Monday, 12 September 2011

The great PFI schools rip off - once again!

By Phil Clarke, Brighton and Hove Socialist Party and NUT (personal capacity)

Before the 2010 general election Lib Dem leader Nick Clegg was correct when he said Private Finance Initiative (PFI) schemes are "a bit of dodgy accounting - a way in which the government can pretend they're not borrowing when they are, and we'll all be picking up the tab in 30 years."

Of course, quite predictably, since the coalition government was formed, Clegg has been completely silent about morePFI schemes being signed than in 2008 or 2009.

PFI, which in 2009 George Osborne (now Tory chancellor) called "discredited", is a scheme where private money is used to build public buildings such as schools and hospitals - the private contractors then lease the building back to the public sector over a period of around 30 years.

The problem is that not only do PFI builds cost a great deal more than publicly run projects, but the private contractor ends up owning the building at the end of the lease!

For example, Edinburgh's Royal Infirmary cost £184 million to build, but through PFI it will cost the public more than £1 billion over 30 years. Add onto this the contracts for maintenance and repair private companies can get under PFI, where changing a light bulb can cost £333, and we have nothing short of a rip-off of the public sector for private profit.

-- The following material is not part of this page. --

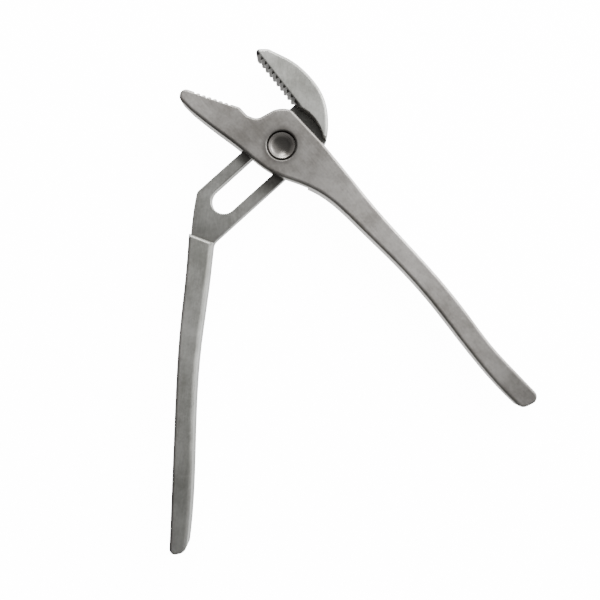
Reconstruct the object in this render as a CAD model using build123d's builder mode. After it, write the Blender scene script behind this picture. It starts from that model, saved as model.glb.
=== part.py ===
"""Plier-form nutcracker with a sliding tongue-and-groove joint.

Millimetres. The origin is on the pivot axis at the end of the bolt, +Z points to the
bolt head, +Y to the jaws. The pose is the open stop: levers wide apart, bolt at the jaw
end of the slot.
"""
import os
from math import atan2, cos, degrees, hypot, radians, sin

from build123d import *

os.makedirs("parts", exist_ok=True)

# ---------------------------------------------------------------- levels along Z
nut_back = 0.6
nut_thickness = 2.8
washer_back = 3.45
washer_thickness = 1.0
back_face = 4.5          # back of both levers
front_face = 15.5        # front of both levers
joint_plane = 10.0       # where the two half-thickness plates meet
joint_gap = 0.05         # each plate stays this far from the joint plane

# ---------------------------------------------------------------- slotted bar
bar_angle = 42.0         # direction of the slot, from +X
bar_half_width = 12.6
slot_width = 13.2
slot_run = 40.0          # from the pivot to the centre of the far slot end
slot_spare = 0.4         # the same beyond the pivot at the jaw end
jaw_wall_radius = 21.2   # step from the bar up to the jaw, round the pivot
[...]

While the government's constant refrain is 'we must all tighten our belts', education minister Michael Gove is using PFI to finance his new school building scheme - already cut to £2 billion from the £55 billion 'Building Schools for the Future' Labour-initiated PFI scheme he scrapped.

An established hate figure for education workers, Gove is making hundreds of schools that desperately need new buildings go without, and making the minority who do get them pay massively over the odds with PFI. It will come as no surprise either that new schools, or those getting new buildings, will be pushed to become academies or 'free schools'.

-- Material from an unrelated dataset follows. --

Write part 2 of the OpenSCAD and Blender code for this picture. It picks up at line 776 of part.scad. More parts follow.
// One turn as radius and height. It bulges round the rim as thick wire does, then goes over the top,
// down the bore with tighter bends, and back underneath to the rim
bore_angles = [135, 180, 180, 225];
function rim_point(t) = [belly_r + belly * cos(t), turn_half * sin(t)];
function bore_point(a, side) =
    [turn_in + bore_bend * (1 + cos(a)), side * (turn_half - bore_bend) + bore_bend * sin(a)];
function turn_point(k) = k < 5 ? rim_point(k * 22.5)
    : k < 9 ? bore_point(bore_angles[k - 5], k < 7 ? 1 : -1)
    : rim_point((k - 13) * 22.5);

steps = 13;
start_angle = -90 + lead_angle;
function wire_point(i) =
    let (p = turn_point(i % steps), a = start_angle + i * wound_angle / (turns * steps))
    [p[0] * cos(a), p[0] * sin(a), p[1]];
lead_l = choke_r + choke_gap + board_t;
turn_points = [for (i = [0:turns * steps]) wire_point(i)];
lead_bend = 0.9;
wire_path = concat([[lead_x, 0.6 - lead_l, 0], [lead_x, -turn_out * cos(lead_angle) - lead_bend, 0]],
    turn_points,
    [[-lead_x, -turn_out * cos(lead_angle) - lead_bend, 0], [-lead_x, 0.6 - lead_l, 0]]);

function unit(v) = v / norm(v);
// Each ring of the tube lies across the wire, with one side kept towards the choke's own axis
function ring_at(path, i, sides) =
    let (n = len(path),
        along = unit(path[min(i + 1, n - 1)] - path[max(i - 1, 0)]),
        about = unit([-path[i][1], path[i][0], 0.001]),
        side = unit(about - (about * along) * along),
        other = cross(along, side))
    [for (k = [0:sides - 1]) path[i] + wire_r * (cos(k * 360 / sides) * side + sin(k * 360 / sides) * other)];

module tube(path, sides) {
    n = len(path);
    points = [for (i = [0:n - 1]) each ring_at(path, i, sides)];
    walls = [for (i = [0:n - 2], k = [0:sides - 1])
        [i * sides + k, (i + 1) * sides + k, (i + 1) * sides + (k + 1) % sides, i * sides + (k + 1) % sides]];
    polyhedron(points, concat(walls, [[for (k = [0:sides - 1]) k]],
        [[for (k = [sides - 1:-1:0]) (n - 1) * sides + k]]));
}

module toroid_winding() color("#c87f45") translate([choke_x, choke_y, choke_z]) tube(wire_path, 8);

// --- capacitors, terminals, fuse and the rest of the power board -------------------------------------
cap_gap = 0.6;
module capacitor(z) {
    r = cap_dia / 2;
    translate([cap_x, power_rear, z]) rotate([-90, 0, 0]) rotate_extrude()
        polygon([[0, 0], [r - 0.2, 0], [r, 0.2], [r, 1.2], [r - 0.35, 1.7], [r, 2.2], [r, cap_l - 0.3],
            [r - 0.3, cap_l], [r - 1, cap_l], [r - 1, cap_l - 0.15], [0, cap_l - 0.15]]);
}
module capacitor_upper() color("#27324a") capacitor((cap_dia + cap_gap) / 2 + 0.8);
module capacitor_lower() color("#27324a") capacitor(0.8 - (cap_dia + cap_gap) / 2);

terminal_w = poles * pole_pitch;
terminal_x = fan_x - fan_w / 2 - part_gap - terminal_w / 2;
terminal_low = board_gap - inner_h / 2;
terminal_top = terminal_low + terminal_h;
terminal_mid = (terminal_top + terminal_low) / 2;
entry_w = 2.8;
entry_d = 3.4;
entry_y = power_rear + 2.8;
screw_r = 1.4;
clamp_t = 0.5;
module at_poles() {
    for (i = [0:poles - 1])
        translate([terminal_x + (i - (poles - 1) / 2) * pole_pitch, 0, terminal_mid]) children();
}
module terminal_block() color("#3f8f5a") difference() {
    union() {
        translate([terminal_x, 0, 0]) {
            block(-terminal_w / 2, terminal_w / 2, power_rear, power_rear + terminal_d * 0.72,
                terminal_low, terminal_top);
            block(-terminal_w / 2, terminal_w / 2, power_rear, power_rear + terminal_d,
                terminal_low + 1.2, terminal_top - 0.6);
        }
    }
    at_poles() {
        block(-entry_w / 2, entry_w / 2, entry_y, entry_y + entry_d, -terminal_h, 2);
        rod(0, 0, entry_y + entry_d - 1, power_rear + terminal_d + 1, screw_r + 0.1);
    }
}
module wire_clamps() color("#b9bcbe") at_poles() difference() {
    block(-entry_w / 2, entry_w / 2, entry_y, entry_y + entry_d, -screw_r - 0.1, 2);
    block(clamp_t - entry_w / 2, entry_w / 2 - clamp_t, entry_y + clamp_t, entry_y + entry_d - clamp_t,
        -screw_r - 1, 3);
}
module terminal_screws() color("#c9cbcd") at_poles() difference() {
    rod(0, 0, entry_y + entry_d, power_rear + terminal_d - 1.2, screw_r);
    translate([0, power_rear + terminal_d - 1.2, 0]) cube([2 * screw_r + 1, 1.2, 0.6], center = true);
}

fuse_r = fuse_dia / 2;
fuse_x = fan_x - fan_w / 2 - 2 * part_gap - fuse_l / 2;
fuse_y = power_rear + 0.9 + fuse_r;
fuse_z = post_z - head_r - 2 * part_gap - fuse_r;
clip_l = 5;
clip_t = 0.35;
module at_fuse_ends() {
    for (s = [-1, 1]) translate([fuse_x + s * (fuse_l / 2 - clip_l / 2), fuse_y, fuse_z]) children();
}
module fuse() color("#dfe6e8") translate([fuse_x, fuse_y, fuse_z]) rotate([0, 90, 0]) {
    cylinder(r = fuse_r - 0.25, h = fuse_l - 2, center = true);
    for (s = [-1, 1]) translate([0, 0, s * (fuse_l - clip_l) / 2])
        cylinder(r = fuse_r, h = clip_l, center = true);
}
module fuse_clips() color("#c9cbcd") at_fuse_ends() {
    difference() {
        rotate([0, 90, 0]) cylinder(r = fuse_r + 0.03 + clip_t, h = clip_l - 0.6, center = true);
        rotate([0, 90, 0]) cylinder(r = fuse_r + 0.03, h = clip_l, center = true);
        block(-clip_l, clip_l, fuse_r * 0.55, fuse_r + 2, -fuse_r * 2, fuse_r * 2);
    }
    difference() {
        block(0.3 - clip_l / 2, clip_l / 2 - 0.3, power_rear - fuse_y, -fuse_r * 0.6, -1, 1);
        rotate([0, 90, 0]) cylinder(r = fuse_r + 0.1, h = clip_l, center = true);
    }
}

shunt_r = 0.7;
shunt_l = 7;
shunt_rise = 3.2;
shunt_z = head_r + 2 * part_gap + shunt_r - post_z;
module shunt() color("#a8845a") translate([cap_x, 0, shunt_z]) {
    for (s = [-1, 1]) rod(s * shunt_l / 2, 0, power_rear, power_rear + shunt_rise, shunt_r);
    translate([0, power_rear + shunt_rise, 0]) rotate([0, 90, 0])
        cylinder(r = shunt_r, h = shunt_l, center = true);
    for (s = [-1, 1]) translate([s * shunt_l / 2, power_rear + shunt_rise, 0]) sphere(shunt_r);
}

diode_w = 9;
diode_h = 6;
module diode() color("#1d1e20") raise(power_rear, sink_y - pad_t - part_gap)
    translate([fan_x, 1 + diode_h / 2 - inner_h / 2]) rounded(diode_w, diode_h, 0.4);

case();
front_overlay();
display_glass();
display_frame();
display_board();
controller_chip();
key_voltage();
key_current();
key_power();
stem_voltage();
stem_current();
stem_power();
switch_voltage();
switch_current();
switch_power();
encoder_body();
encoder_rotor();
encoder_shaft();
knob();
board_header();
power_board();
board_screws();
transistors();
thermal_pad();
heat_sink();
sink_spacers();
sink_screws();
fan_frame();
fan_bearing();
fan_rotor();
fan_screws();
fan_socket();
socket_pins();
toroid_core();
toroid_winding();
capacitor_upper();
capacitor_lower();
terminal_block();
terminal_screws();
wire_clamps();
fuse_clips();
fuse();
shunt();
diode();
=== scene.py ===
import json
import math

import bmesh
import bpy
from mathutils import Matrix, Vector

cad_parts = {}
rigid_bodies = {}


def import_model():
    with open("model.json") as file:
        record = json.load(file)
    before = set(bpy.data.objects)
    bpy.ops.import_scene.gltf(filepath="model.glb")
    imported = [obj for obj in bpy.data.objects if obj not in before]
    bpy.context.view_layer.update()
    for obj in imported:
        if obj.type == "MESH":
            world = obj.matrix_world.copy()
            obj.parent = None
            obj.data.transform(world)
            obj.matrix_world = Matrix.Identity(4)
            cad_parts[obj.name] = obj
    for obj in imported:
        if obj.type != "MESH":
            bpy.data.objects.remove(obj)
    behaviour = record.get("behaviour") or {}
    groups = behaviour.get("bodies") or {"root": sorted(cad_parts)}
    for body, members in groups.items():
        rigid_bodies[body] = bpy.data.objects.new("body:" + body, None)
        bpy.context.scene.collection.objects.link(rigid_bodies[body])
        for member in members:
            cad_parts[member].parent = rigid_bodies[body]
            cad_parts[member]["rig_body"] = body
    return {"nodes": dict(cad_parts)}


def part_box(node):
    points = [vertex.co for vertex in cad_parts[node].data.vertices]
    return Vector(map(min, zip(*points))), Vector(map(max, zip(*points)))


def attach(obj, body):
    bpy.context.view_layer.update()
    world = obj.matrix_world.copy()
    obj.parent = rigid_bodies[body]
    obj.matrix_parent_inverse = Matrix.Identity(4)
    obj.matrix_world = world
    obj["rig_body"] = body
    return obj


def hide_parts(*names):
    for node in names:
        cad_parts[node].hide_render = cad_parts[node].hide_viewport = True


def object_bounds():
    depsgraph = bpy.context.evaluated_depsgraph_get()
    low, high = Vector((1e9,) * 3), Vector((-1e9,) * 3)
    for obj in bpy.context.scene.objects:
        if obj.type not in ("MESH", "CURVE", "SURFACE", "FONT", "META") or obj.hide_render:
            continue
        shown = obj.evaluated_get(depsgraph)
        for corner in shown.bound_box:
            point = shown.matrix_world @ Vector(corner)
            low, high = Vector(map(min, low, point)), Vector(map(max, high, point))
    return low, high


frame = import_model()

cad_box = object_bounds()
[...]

If publicly built, publicly run state comprehensive schools are cheaper and shown to be more successful, why are they not being built?

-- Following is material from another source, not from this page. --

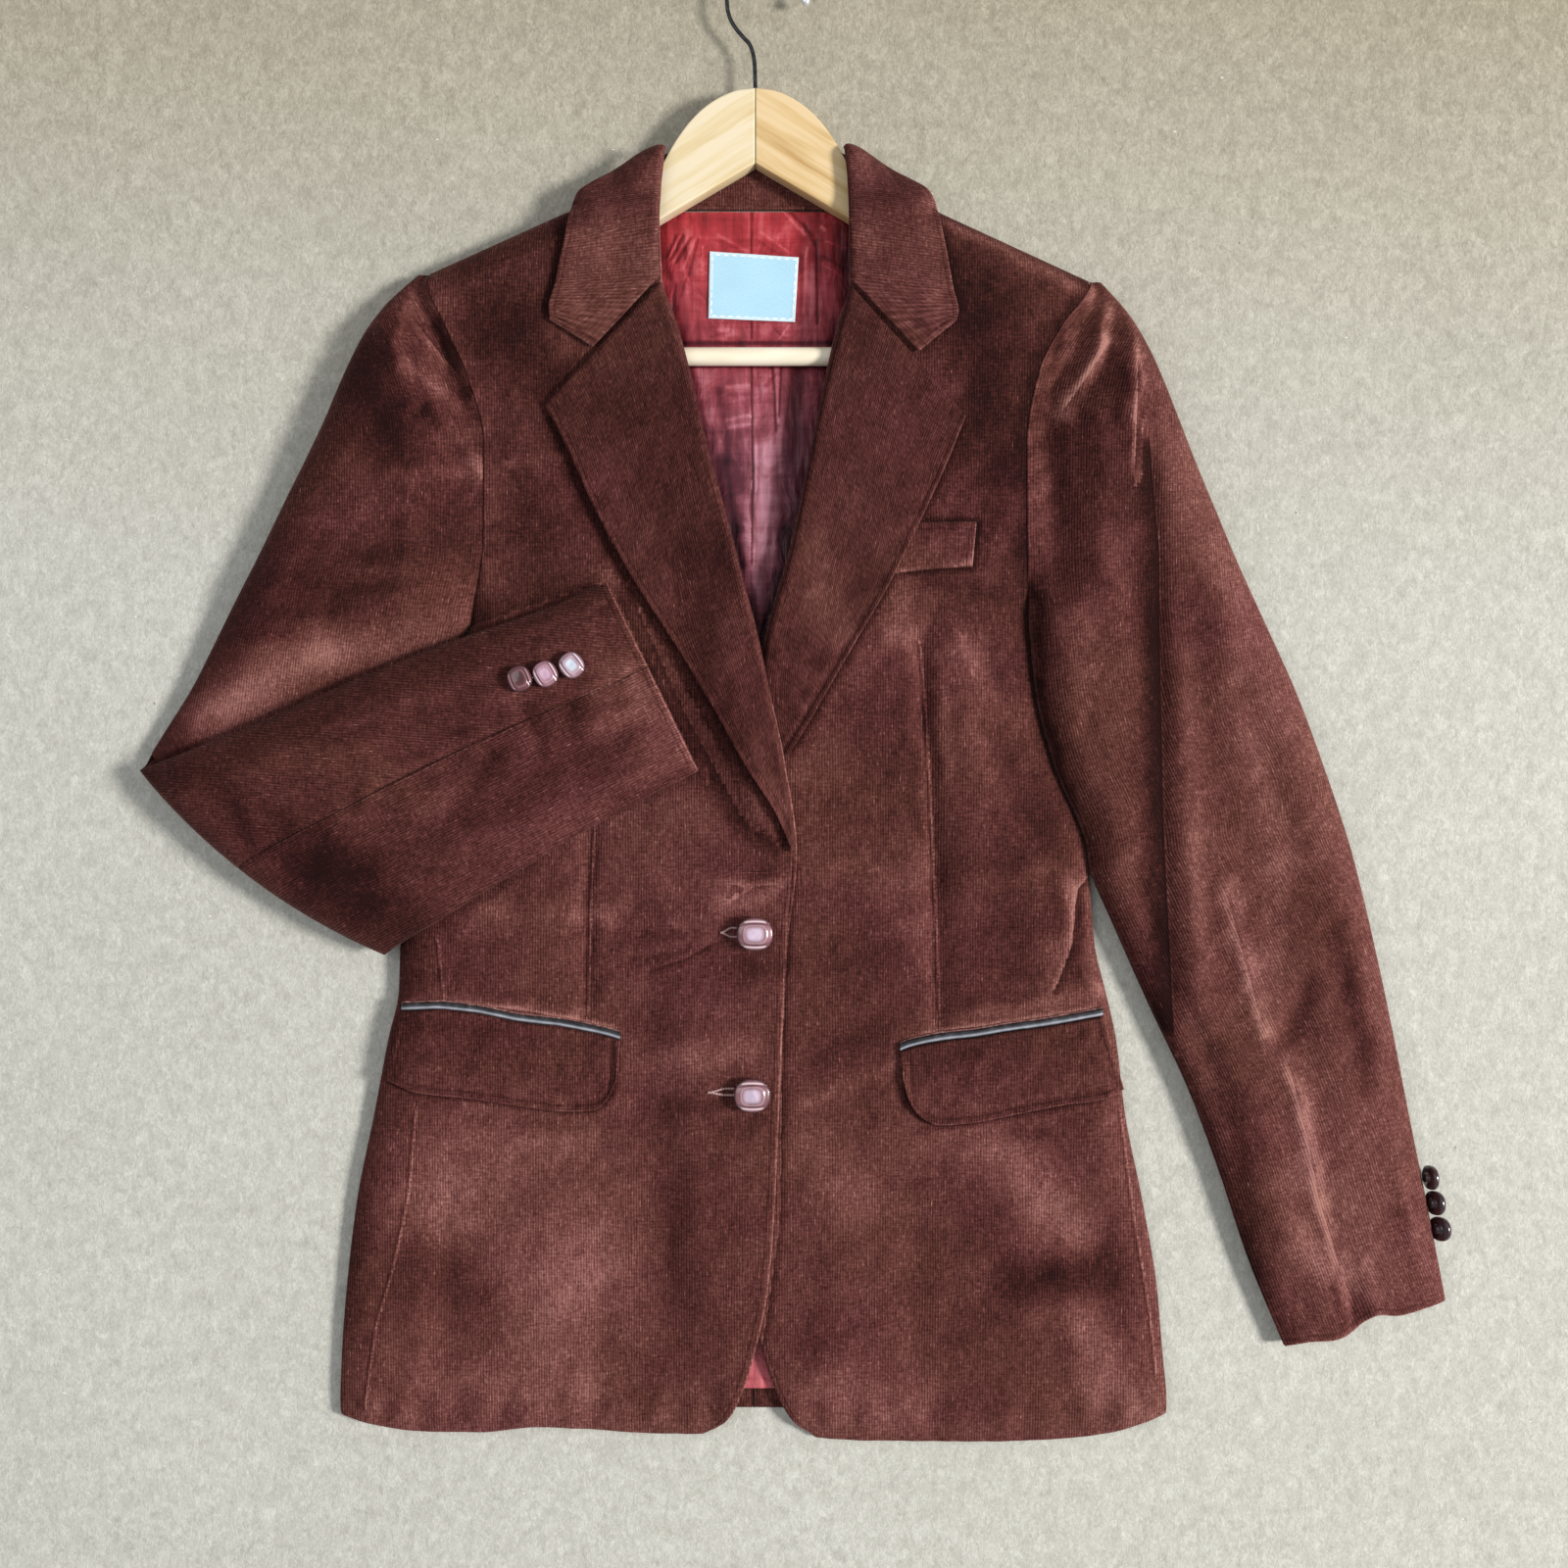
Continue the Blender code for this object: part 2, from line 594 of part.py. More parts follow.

Even more tellingly, why won't Ed Miliband's Labour Party put this forward?

It is because all the major parties are more interested in promoting private profit in the public sector than in delivering services to us.

PFI, academies and free schools are, in the long term, about bringing in the private sector to make profit, not just out of building schools but running them.

Workers and unions must say 'No to PFI', 'No to academies' and build a new mass workers' party that stands solidly for a publicly funded, publicly owned comprehensive education system.